Last Preps For The Aircraft Carrier Gerald R. Ford

NEWPORT NEWS — Framed by patriotic bunting and surrounded by a few thousand chairs, the Navy's newest aircraft carrier is ready for its close-up.

Sailors in dress blues and hard hatted workers from Newport News Shipbuilding swarmed Dry Dock 12 Friday to complete preparations for the christening of the Gerald R. Ford, the first in a new class of aircraft carrier that will herald a new age of naval warfare.

Susan Ford Bales, the former president's daughter, will do the honors by breaking a bottle of American sparkling wine across the ship's bow. Speakers include Sen. Carl Levin, chairman of the Senate Armed Services Committee from Ford's home state of Michigan.

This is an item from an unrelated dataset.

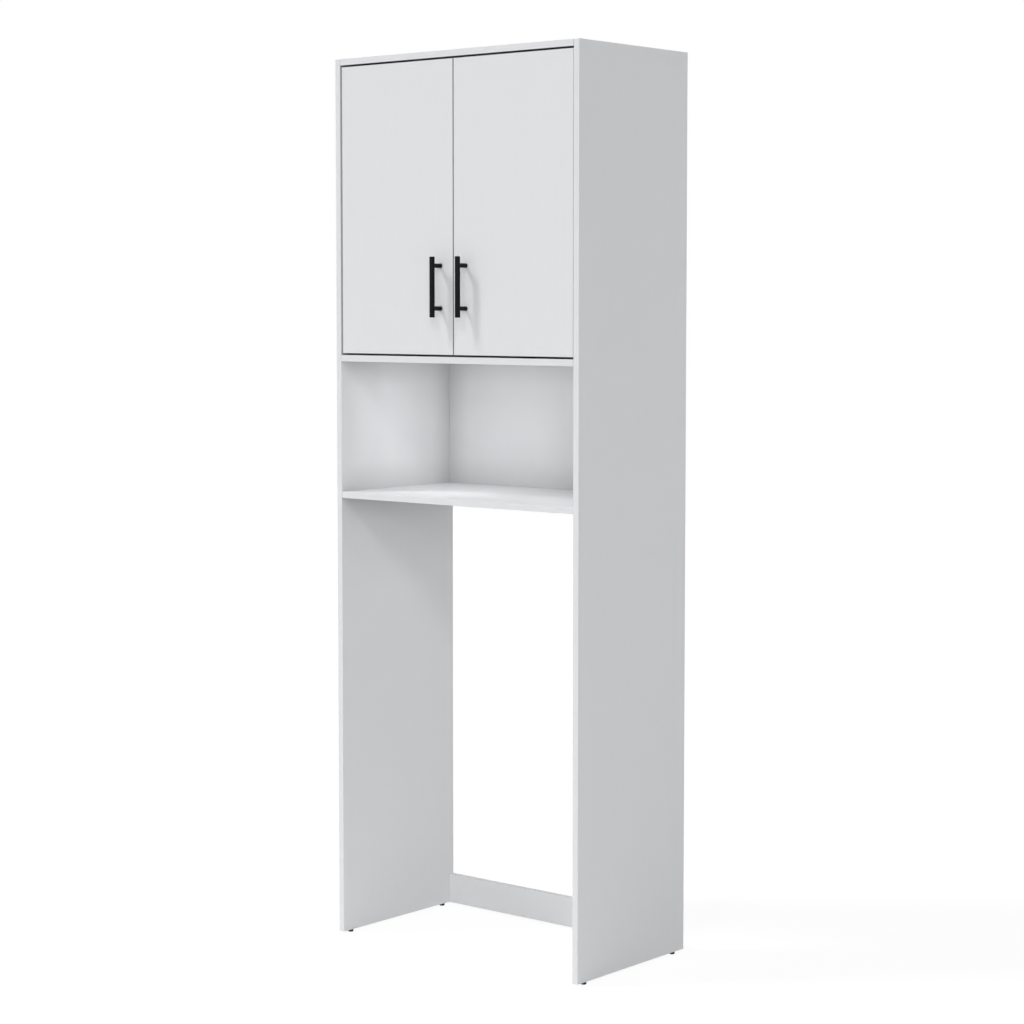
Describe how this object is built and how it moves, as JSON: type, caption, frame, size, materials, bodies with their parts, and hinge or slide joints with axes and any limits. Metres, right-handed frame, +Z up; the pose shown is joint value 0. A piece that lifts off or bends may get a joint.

Some 20,000 ticket-holders are expected to crowd the shipyard to witness naval history. The ceremony, which begins at 11 a.m. and will be webcast, is a signature event for the city of Newport News, home to the only U.S. shipyard that builds nuclear-powered flattops, the centerpiece of American military might around the globe.

The pomp and joy of the christening will take place against the backdrop of budget uncertainty in Washington, as some question whether the U.S. should reduce its carrier fleet to cope with oncoming spending cuts. That debate will play out in the coming months and perhaps longer, as Congress struggles to reach a long-term spending deal.

But for the moment, the Navy and the shipyard get to have some fun, celebrating years of work in front of a crowd ranging from a former U.S. vice president to dozens of Boy Scouts from Hampton Roads and beyond.

'Takes a little while'

The challenges of building a new class of carrier have been well documented. The christening had been scheduled for July, but was delayed. The ship's budget will exceed forecasts by nearly 25 percent.

Kevin Stewart has a more personal perspective.

The pipe fitter from Mathews County has his fingerprints all over the new ship, and on Friday he relaxed in a chair to consider the effort it has taken to get this far.

"It's a new class, so a lot of design changes," he said. "It takes a little while to work out all the kinks. As it's progressed, it looks a lot better."

For example, new valves for the Ford weren't ready in time, so workers installed spool pieces where the valves should go. When the valves arrived, they had to go back, pull out the spool pieces and put in the valves.

"That was a big thing with us," he said. "It just made it a little more work."

Stewart is far more excited about his role in Saturday's ceremony. He and Gerald Barnes, a welder, will escort the daughters of Ford Bales to the ceremony. Both Stewart and Barnes have worked at the shipyard for 37 years.

"It's unbelievable," Barnes said.

"That's a career highlight right there – a lifetime highlight really," said Stewart.

'Really want to do this'

Ford was the only man who served as vice president and president without being elected to either office. A solid lawmaker from Michigan known for his honesty, he was considered the right choice when scandal forced Vice President Spiro Agnew from office, followed by President Richard Nixon.

Three notable members of his administration will attend the ceremony. Secretary of State Henry Kissinger served under Nixon and stayed to advise Ford. Donald Rumsfeld served as chief of staff under Ford and later became his defense secretary. Rumsfeld returned to that job under former President George W. Bush to lead the U.S. response after the terrorist attacks on 9/11.

Dick Cheney served as chief of staff under Ford in 1976 and, like Rumsfeld, became better known later in his career, as Bush's vice president.